Alongside producing their own wholemeal flour, the windmill is also host to a number of events, talks and exhibitions. ‘As well as making flour, we have events all the way through the season from the 1st April this year until the end of October. We have art shows, open days and children’s events. We also do windmill talks, as well as having our shop. Holgate Windmill’s an educational facility as well as a machine, and a historic one at that.’

Holgate Windmill is the last of its kind in York, a city where there used to be more than 20 operating at one time. For Richie that is one of the reasons why it was so important to start the preservation society and carry out this restoration. ‘There are so few windmills left in this country and yet at one time they were everywhere,’ he says. ‘People used to eat a lot more bread so there was a big need for windmills in the past as they would feed hundreds of families. Windmills were also derived from water mills, which were the basis for our Victorian engineering and so a lot of our industry comes from the basic design of a windmill. There were only two concept machines in the past, one was clocks and the other was mills. It’s an iconic machine that many people don’t know about, so to have a windmill like we do is quite extraordinary. People should come, see and understand how clever people were in the past.’

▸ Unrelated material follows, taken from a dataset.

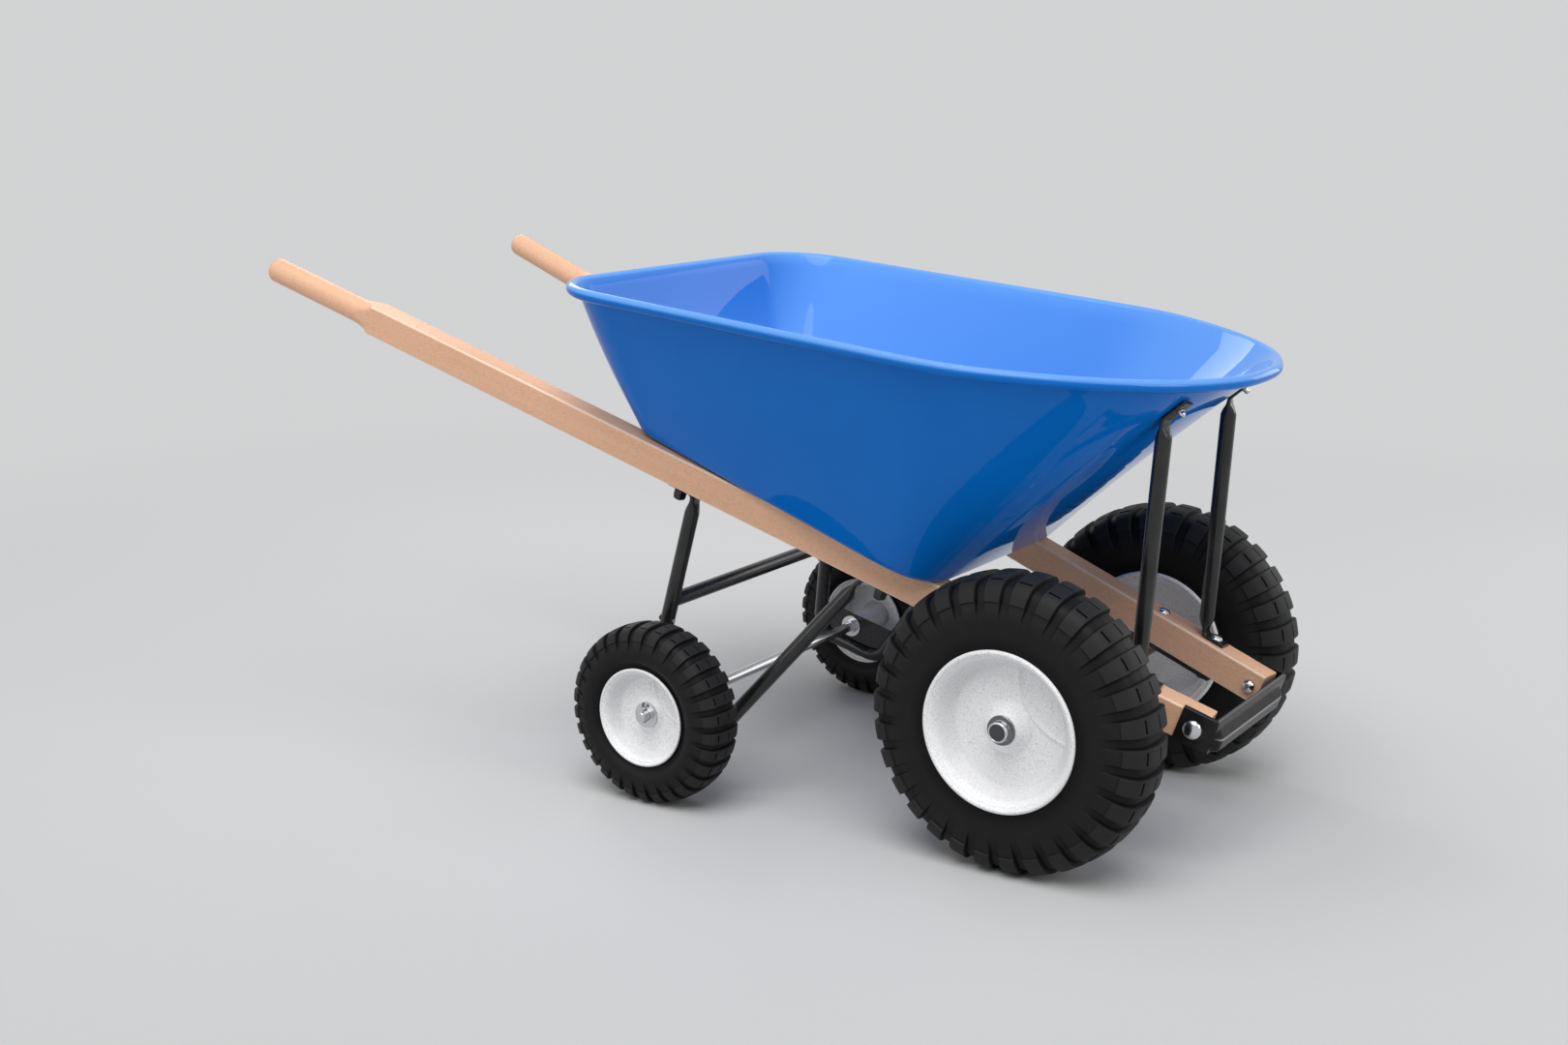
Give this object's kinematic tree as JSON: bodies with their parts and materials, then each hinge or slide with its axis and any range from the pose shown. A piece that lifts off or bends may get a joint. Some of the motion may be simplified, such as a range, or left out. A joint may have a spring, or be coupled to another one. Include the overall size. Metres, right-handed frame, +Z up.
{
  "type": "four-wheel wheelbarrow",
  "caption": "Wheelbarrow with a rolled-rim tray on long wooden handles, large wheels in front and small wheels behind that all spin on their axles.",
  "frame": {"origin": "on the floor, below the middle of the whole length", "axes": "+X forward towards the nose guard, +Y to the left, +Z up"},
  "size_m": [1.5444, 0.6944, 0.741],
  "materials": {
    "handle_wood": "satin clear varnish",
    "tray_blue_paint": "gloss paint",
    "black_powder_coat": "satin black coat",
    "rim_speckled_coat": "pale speckled coat",
    "tyre_rubber": "matt rubber",
    "bright_zinc_steel": "bright plated steel",
    "dark_nut_steel": "dark plated steel",
    "bushing_nylon": "plain"
  },
  "bodies": {
    "frame": {"tray": "tray_blue_paint", "nose_guard": "black_powder_coat", "cross_brace": "black_powder_coat", "front_axle": "bright_zinc_steel", "rear_axle": "bright_zinc_steel", "handle_left": "handle_wood", "front_strut_left": "black_powder_coat", "rear_leg_left": "black_powder_coat", "axle_gusset_left": "black_powder_coat", "axle_bracket_left": "black_powder_coat", "front_axle_cap_left": "bright_zinc_steel", "rear_axle_collar_left": "bright_zinc_steel", "rear_axle_washer_left": "bright_zinc_steel", "cotter_pin_left": "bright_zinc_steel", "tray_rear_bolt_left": "bright_zinc_steel", "tray_front_bolt_left": "bright_zinc_steel", "bracket_bolt_left": "bright_zinc_steel", "strut_foot_bolt_left": "bright_zinc_steel", "nose_bolt_left": "bright_zinc_steel", "nose_nut_left": "bright_zinc_steel", "leg_bolt_left": "bright_zinc_steel", "strut_rivet_left": "bright_zinc_steel", "tray_rear_nut_left": "dark_nut_steel", "tray_front_nut_left": "dark_nut_steel", "bracket_nut_left": "dark_nut_steel", "strut_foot_nut_left": "dark_nut_steel", "handle_right": "handle_wood", "front_strut_right": "black_powder_coat", "rear_leg_right": "black_powder_coat", "axle_gusset_right": "black_powder_coat", "axle_bracket_right": "black_powder_coat", "front_axle_cap_right": "bright_zinc_steel", "rear_axle_collar_right": "bright_zinc_steel", "rear_axle_washer_right": "bright_zinc_steel", "cotter_pin_right": "bright_zinc_steel", "tray_rear_bolt_right": "bright_zinc_steel", "tray_front_bolt_right": "bright_zinc_steel", "bracket_bolt_right": "bright_zinc_steel", "strut_foot_bolt_right": "bright_zinc_steel", "nose_bolt_right": "bright_zinc_steel", "nose_nut_right": "bright_zinc_steel", "leg_bolt_right": "bright_zinc_steel", "strut_rivet_right": "bright_zinc_steel", "tray_rear_nut_right": "dark_nut_steel", "tray_front_nut_right": "dark_nut_steel", "bracket_nut_right": "dark_nut_steel", "strut_foot_nut_right": "dark_nut_steel"},
    "front_wheel_left": {"front_tyre_left": "tyre_rubber", "front_rim_left": "rim_speckled_coat", "front_bushing_left": "bushing_nylon"},
    "rear_wheel_left": {"rear_tyre_left": "tyre_rubber", "rear_rim_left": "rim_speckled_coat", "rear_bushing_left": "bushing_nylon"},
    "front_wheel_right": {"front_tyre_right": "tyre_rubber", "front_rim_right": "rim_speckled_coat", "front_bushing_right": "bushing_nylon"},
    "rear_wheel_right": {"rear_tyre_right": "tyre_rubber", "rear_rim_right": "rim_speckled_coat", "rear_bushing_right": "bushing_nylon"}
  },
  "joints": [
    {"name": "front_left_wheel_spin", "type": "hinge", "parent": "frame", "child": "front_wheel_left", "pos_m": [0.54008, 0.2427, 0.2025], "axis": [0, 1, 0], "continuous": true},
    {"name": "front_right_wheel_spin", "type": "hinge", "parent": "frame", "child": "front_wheel_right", "pos_m": [0.54008, -0.2427, 0.2025], "axis": [0, 1, 0], "continuous": true},
    {"name": "rear_left_wheel_spin", "type": "hinge", "parent": "frame", "child": "rear_wheel_left", "pos_m": [-0.00662, 0.305, 0.1318], "axis": [0, 1, 0], "continuous": true},
    {"name": "rear_right_wheel_spin", "type": "hinge", "parent": "frame", "child": "rear_wheel_right", "pos_m": [-0.00662, -0.305, 0.1318], "axis": [0, 1, 0], "continuous": true}
  ]
}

If you’d like to volunteer at Holgate Windmill, they are always looking for people to get involved. ‘We need more volunteers because we open a lot more than we used to,’ says Richie. ‘We’re open Wednesday, Friday and Saturday 10–12pm and then Sunday 1–4pm every week so we really need as much help as we can get. The future as far as I can see is good. The mill is in excellent condition so hopefully everything will be rosy for the future.’